▶ **Exercise instructions**: Write out every line of the material exactly as it appears.

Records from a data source
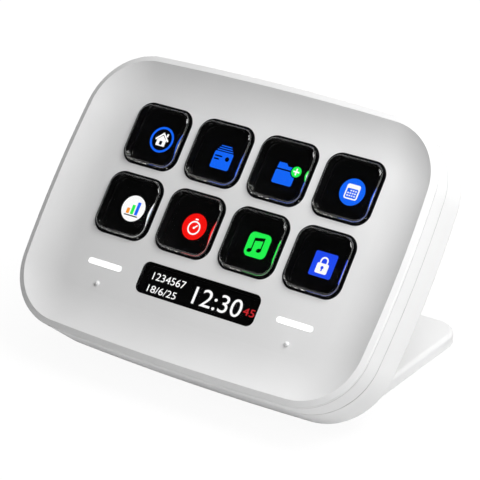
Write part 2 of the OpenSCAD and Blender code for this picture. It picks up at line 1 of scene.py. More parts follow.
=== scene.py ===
# %% [markdown]
# # A desk keypad with eight display keys
#
# The object is a small white desk keypad. Eight clear keys stand over one colour display, so
# that each key shows a picture of its own, and the whole case leans back on a bent stand.
# The hard parts come from the CAD model and stay where they are. This file gives them their
# finishes, and adds what a CAD model leaves out: the pictures on the display, the soft rubber
# domes under the keys, the contacts in the cable socket, the light and the camera.

# %% Load the CAD frame
import json
import math

import bmesh
import bpy
from mathutils import Matrix, Vector


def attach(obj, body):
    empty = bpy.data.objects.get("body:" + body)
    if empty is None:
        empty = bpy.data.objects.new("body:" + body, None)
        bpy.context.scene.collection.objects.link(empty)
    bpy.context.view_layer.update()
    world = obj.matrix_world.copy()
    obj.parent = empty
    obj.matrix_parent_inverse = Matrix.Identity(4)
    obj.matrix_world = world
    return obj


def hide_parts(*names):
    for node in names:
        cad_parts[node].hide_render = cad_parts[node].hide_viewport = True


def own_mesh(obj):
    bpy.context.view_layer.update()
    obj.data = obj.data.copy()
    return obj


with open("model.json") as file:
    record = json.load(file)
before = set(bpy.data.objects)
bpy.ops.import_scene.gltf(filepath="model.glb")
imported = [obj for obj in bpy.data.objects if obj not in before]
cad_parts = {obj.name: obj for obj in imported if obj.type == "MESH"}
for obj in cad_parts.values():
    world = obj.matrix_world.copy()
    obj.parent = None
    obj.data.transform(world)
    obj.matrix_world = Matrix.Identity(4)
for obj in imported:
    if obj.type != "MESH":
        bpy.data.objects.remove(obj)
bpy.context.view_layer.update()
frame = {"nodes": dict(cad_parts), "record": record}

# %% [markdown]
# ## Drawing on a tilted case
#
# Everything in the case was designed with the case lying on its back: x runs to the right,
# y up the face, z out of the face, and the sizes are in millimetres. It is far easier to
# draw in those coordinates than on a face that leans back by 50 degrees. One matrix then
# shrinks a drawing to metres, tips it up and lifts it onto the stand.

# %% From the case's own coordinates to the room's
MM = 0.001
FACE_TILT = math.radians(50)
CASE_LIFT = 31.0822
CASE_SHIFT = -0.3431

case_to_room = (
    Matrix.Translation((0, CASE_SHIFT * MM, CASE_LIFT * MM))
    @ Matrix.Rotation(FACE_TILT, 4, "X")
    @ Matrix.Scale(MM, 4)
)
face_normal = case_to_room.to_3x3() @ Vector((0, 0, 1))
face_normal.normalize()
print("the face looks along", [round(x, 3) for x in face_normal])

# %% [markdown]
# ## Sizes that the drawings share
#
# These repeat the CAD model's own sizes: where each key and the domes under it stand, how
# high the display's front and the key mat are, at which depths the outer mouldings end, how
# far a key travels, where the small window sits under the keys, where the cable socket opens
# in the back, and how large its tongue is.

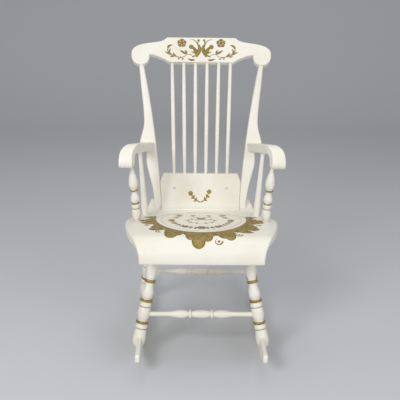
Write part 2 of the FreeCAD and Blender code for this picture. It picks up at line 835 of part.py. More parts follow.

▶ **Result**:
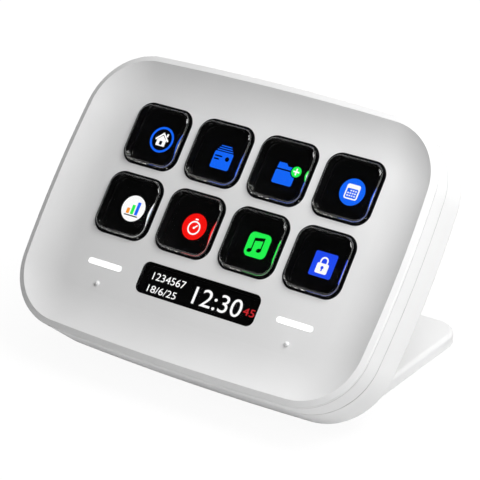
Write part 2 of the OpenSCAD and Blender code for this picture. It picks up at line 1 of scene.py. More parts follow.
=== scene.py ===
# %% [markdown]
# # A desk keypad with eight display keys
#
# The object is a small white desk keypad. Eight clear keys stand over one colour display, so
# that each key shows a picture of its own, and the whole case leans back on a bent stand.
# The hard parts come from the CAD model and stay where they are. This file gives them their
# finishes, and adds what a CAD model leaves out: the pictures on the display, the soft rubber
# domes under the keys, the contacts in the cable socket, the light and the camera.

# %% Load the CAD frame
import json
import math

import bmesh
import bpy
from mathutils import Matrix, Vector


def attach(obj, body):
    empty = bpy.data.objects.get("body:" + body)
    if empty is None:
        empty = bpy.data.objects.new("body:" + body, None)
        bpy.context.scene.collection.objects.link(empty)
    bpy.context.view_layer.update()
    world = obj.matrix_world.copy()
    obj.parent = empty
    obj.matrix_parent_inverse = Matrix.Identity(4)
    obj.matrix_world = world
    return obj


def hide_parts(*names):
    for node in names:
        cad_parts[node].hide_render = cad_parts[node].hide_viewport = True


def own_mesh(obj):
    bpy.context.view_layer.update()
    obj.data = obj.data.copy()
    return obj


with open("model.json") as file:
    record = json.load(file)
before = set(bpy.data.objects)
bpy.ops.import_scene.gltf(filepath="model.glb")
imported = [obj for obj in bpy.data.objects if obj not in before]
cad_parts = {obj.name: obj for obj in imported if obj.type == "MESH"}
for obj in cad_parts.values():
    world = obj.matrix_world.copy()
    obj.parent = None
    obj.data.transform(world)
    obj.matrix_world = Matrix.Identity(4)
for obj in imported:
    if obj.type != "MESH":
        bpy.data.objects.remove(obj)
bpy.context.view_layer.update()
frame = {"nodes": dict(cad_parts), "record": record}

# %% [markdown]
# ## Drawing on a tilted case
#
# Everything in the case was designed with the case lying on its back: x runs to the right,
# y up the face, z out of the face, and the sizes are in millimetres. It is far easier to
# draw in those coordinates than on a face that leans back by 50 degrees. One matrix then
# shrinks a drawing to metres, tips it up and lifts it onto the stand.

# %% From the case's own coordinates to the room's
MM = 0.001
FACE_TILT = math.radians(50)
CASE_LIFT = 31.0822
CASE_SHIFT = -0.3431

case_to_room = (
    Matrix.Translation((0, CASE_SHIFT * MM, CASE_LIFT * MM))
    @ Matrix.Rotation(FACE_TILT, 4, "X")
    @ Matrix.Scale(MM, 4)
)
face_normal = case_to_room.to_3x3() @ Vector((0, 0, 1))
face_normal.normalize()
print("the face looks along", [round(x, 3) for x in face_normal])

# %% [markdown]
# ## Sizes that the drawings share
#
# These repeat the CAD model's own sizes: where each key and the domes under it stand, how
# high the display's front and the key mat are, at which depths the outer mouldings end, how
# far a key travels, where the small window sits under the keys, where the cable socket opens
# in the back, and how large its tongue is.

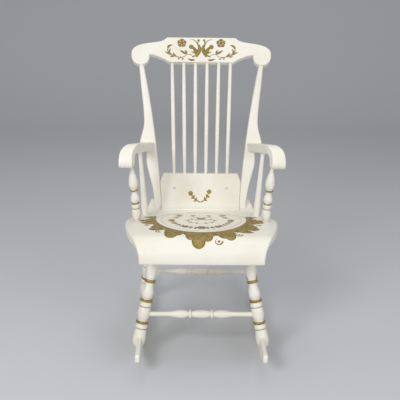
Write part 2 of the FreeCAD and Blender code for this picture. It picks up at line 835 of part.py. More parts follow.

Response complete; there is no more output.